The place chosen to set up the administrative buildings was the upper part of the city on an area of some 7.5 hectares on land which had belonged to the state since the city was founded.
The Provincial Forum was spread over two terraces that took advantage of the slope of the land. The upper terrace contained the imperial worship area and the lower, the so-called Plaza of Representation. Some years later, the Circus was built on a third terrace, thus completing the monumental complex.

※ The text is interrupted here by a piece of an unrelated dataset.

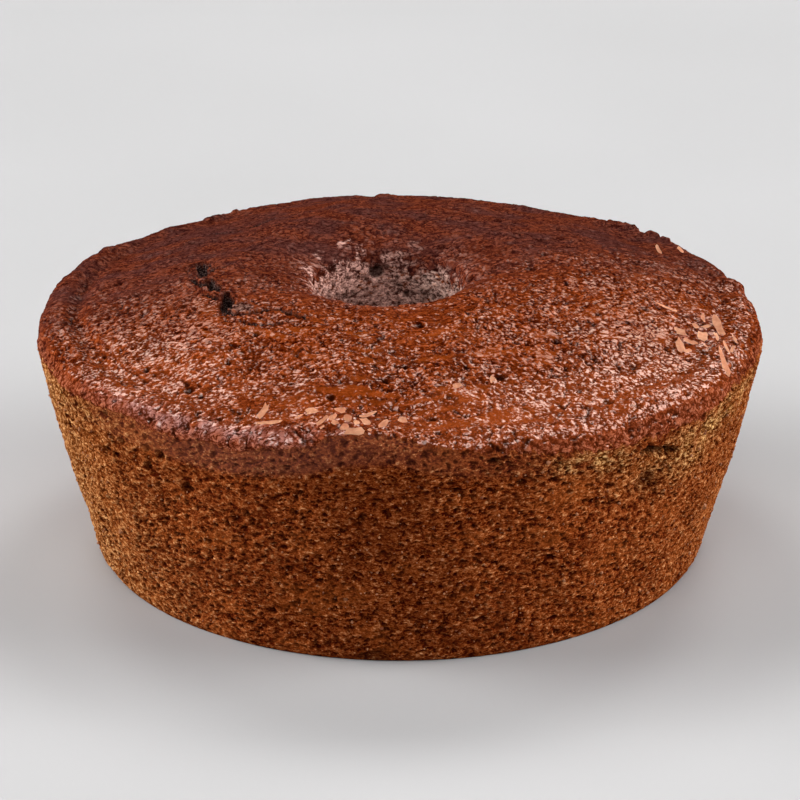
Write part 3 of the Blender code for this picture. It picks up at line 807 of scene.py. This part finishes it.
def make_skin(crust_material, crumb_material):
    """The cake's skin, shared out to its pieces, and the form under its relief."""
    points, above_rim, triangles, owner = build_skin()
    formed = bake_unevenly(points)
    masks, above_edge = skin_masks(points, above_rim)
    carved = carve_skin(formed, point_normals(formed, triangles), masks, above_edge)
    skin = (carved, point_normals(carved, triangles), masks)
    crust = masks["crust"][triangles].mean(axis=1) > 0.5
    front = points[triangles][:, :, 1].mean(axis=1) < 0.0
    outside = np.isin(owner, (0, 1)) & (np.hypot(*points[triangles[:, 0], :2].T) > 0.0305)
    shares = {
        "crust_front": (crust & front, crust_material),
        "crust_back": (crust & ~front, crust_material),
        "crumb_front": (~crust & outside & front, crumb_material),
        "crumb_back": (~crust & outside & ~front, crumb_material),
        "crumb_inside": (~crust & ~outside, crumb_material),
    }
    pieces = [skin_piece(name, triangles[own], skin, m) for name, (own, m) in shares.items()]
    return pieces, formed, carved, triangles


# --- Materials ---


class Shading:
    """A material's node tree, with short ways to add to it."""

    def __init__(self, name):
        self.material = bpy.data.materials.new(name)
        self.material.use_nodes = True
        self.tree = self.material.node_tree
        self.shader = self.tree.nodes["Principled BSDF"]
        self.place = self.add("TexCoord").outputs["Object"]

    def add(self, kind, inputs=(), **settings):
        """Adds a node with some settings, and links or sets some of its inputs."""
        node = self.tree.nodes.new("ShaderNode" + kind)
        for setting, value in settings.items():
            setattr(node, setting, value)
        for socket, value in inputs:
            self.join(value, node.inputs[socket])
        return node

    def join(self, value, socket):
        """Links an output to a socket, or sets the socket to a plain value."""
        if isinstance(value, bpy.types.NodeSocket):
            self.tree.links.new(value, socket)
        else:
            socket.default_value = value

    def mask(self, name):
        return self.add("Attribute", attribute_name=name).outputs["Fac"]

    def noise(self, scale, detail=3.0, roughness=0.6, distortion=0.0):
        names = ("Vector", "Scale", "Detail", "Roughness", "Distortion")
        inputs = zip(names, (self.place, scale, detail, roughness, distortion))
        return self.add("TexNoise", inputs).outputs["Fac"]

    def squeeze(self, amounts):
        """Makes the patterns that are added from here on finer along X, Y and Z by these amounts."""
        node = self.add("Mapping", (("Vector", self.place), ("Scale", amounts)))
        self.place = node.outputs["Vector"]

    def crinkle(self, scale):
        """Flat-topped lumps between thin creases: 0 in the creases and 1 on the lumps."""
        away = self.math("SUBTRACT", self.noise(scale, 1.0, 0.5, 0.5), 0.5)
        return self.spread(self.math("ABSOLUTE", away), 0.0, 0.15)

    def math(self, operation, first, second=0.0):
        inputs = enumerate((first, second))
        return self.add("Math", inputs, operation=operation).outputs[0]

    def times(self, first, second):
        return self.math("MULTIPLY", first, second)

    def mixture(self, *parts):
        """The sum of several values: each a weight and a value."""
        total = 0.0
        for weight, value in parts:
            total = self.math("ADD", self.times(value, weight), total)
        return total

    def spread(self, value, low, high, new_low=0.0, new_high=1.0):
        names = ("Value", "From Min", "From Max", "To Min", "To Max")
        inputs = zip(names, (value, low, high, new_low, new_high))
        return self.add("MapRange", inputs).outputs["Result"]

    def ramp(self, value, stops):
        node = self.add("ValToRGB", (("Fac", value),))
        elements = node.color_ramp.elements
        while len(elements) < len(stops):
            elements.new(0.5)
        for element, (position, colour) in zip(elements, stops):
            element.position = position
            element.color = (*colour, 1.0)
        return node.outputs["Color"]

    def blend(self, share, *colours):
        first, second = ((*c, 1.0) if isinstance(c, tuple) else c for c in colours)
        inputs = (("Factor", share), (6, first), (7, second))
        return self.add("Mix", inputs, data_type="RGBA").outputs[2]

    def tint(self, colour, mask, most, layer):
        """Lays another colour over a colour where a mask is, up to a share."""
        return self.blend(self.times(self.mask(mask), most), colour, layer)

    def bump(self, height, distance, before=None):
        inputs = [("Height", height), ("Distance", distance)]
        if before is not None:
            inputs.append(("Normal", before))
        return self.add("Bump", inputs).outputs["Normal"]

    def finish(self, colour, roughness, specular, **sockets):
        sockets.update(Base_Color=colour, Roughness=roughness, Specular_IOR_Level=specular)
        for name, value in sockets.items():
            self.join(value, self.shader.inputs[name.replace("_", " ")])
        return self.material


def dust_hole(s, tone, colour, most):
    """Adds the pale bloom of the hole: pinkish on its left, ashen on its right, in specks."""
    dust = s.tint(s.ramp(tone, PINK_BLOOM), "grey", 0.85, s.ramp(tone, ASHEN_BLOOM))
    pale = s.mask("pale")
    specks = s.spread(s.mixture((1.0, s.noise(420, 2.0)), (0.22, pale)), 0.49, 0.68)
    share = s.times(specks, s.spread(pale, 0.0, 0.35))
    return s.blend(s.times(share, most), colour, dust)


def crust_material():
    """The red-brown crust: crinkled, with creases painted dark as shade, glossy specks, a duller rim, and
    painted sheen and shade.
    """
    s = Shading("baked_crust")
    s.squeeze((0.72, 1.0, 1.0))
    fine = s.noise(2300, 2.0)
    broad = s.noise(75, 3.0, 0.55)
    lumps = s.mixture((0.6, s.crinkle(560)), (0.4, s.crinkle(1250)))
    # Painted shade: the tone, and so the colour, is darker in the creases and the relief's low places and
    # lighter on its lumps.
    tone = s.mixture((0.4, lumps), (0.3, fine), (0.3, s.mask("peak")))
    gloss_and_painted_sheen = s.mask("gloss_and_painted_sheen")
    colour = s.ramp(tone, GLOSSY_CRUST)
    colour = s.blend(s.spread(broad, 0.5, 0.68, 0.0, 0.45), colour, (0.06, 0.008, 0.002))
    colour = s.blend(s.spread(broad, 0.48, 0.34, 0.0, 0.25), colour, (0.245, 0.043, 0.007))
    colour = s.tint(colour, "flow", 0.45, (0.265, 0.046, 0.005))
    # Painted sheen: the crust lighter and warmer where it is glossiest.
    colour = s.blend(s.spread(gloss_and_painted_sheen, 0.5, 1.5, 0.0, 0.22), colour, (0.32, 0.063, 0.014))
    matte = s.times(s.math("MAXIMUM", s.mask("rim"), s.mask("knobs")), 0.6)
    colour = s.blend(matte, colour, s.ramp(tone, DULL_CRUST))
    # Painted reflection: a pale sheen laid on the roll at the front left.
    colour = s.tint(colour, "painted_rim_sheen", 0.48, s.ramp(tone, PAINTED_RIM_SHEEN))
    # Painted shade and painted reflection: the crust darker and purplish towards the back.
    most_back_shade = s.spread(broad, 0.62, 0.4, 0.45, 0.9)
    colour = s.tint(colour, "painted_back_shade", most_back_shade, s.ramp(tone, PAINTED_BACK_SHADE))
    colour = dust_hole(s, tone, colour, 0.66)
    # Painted shade: the pits and fissures darkened.
    colour = s.tint(colour, "hollow", 0.92, (0.014, 0.0014, 0.0002))
    # Painted shade: the insides of the splits nearly black.
    colour = s.tint(colour, "split", 0.97, s.ramp(fine, SPLIT_CRUST))
    colour = s.tint(colour, "crumbled", 0.8, s.ramp(tone, CRUMBLED_CRUST))
    sheen = s.times(s.spread(lumps, 0.44, 0.64), s.spread(gloss_and_painted_sheen, 0.0, 1.2, 0.32, 1.0))
    for mask, weight in DULLING:
        sheen = s.times(sheen, s.spread(s.mask(mask), 0.0, 1.0, 1.0, 1.0 - weight))
    coat = {"Coat_Weight": sheen, "Coat_Roughness": 0.13, "Coat_IOR": 1.6}
    coat["Coat_Normal"] = s.bump(s.noise(900, 1.0, 0.5), 0.00016)
    return s.finish(colour, 0.8, 0.0, Normal=s.bump(lumps, 0.00018), **coat)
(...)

The Plaza of Representation was the complex of buildings from which the whole province was administered. Here you would have found the tabularium (the state archives) and the arca (the state treasury). A series of lateral towers was built to provide entrance stairways to the buildings. The provincial complex was articulated unitarily on a symmetrical axis that, in a northwest/southeast direction, linked the temple of imperial worship, at the highest part, with the Circus pulvinars, via a processional route that crossed the middle terrace longways. A series of statues was placed on either side of this route, although only the pedestals have been preserved. A study of the inscriptions shows that the majority of the statues were dedicated to the Imperial flamines (the priests in charge of the Imperial cult) after they had served their year in the post. The Provincial Forum ceased to function structurally at the beginning of the 5th century. After this time, the administration was reduced to a much smaller area about which, at present, we have no knowledge. Over the following centuries, the high imperial buildings were gradually dismantled and the stones were used on other civil and religious buildings of late-Roman and medieval Tarraco.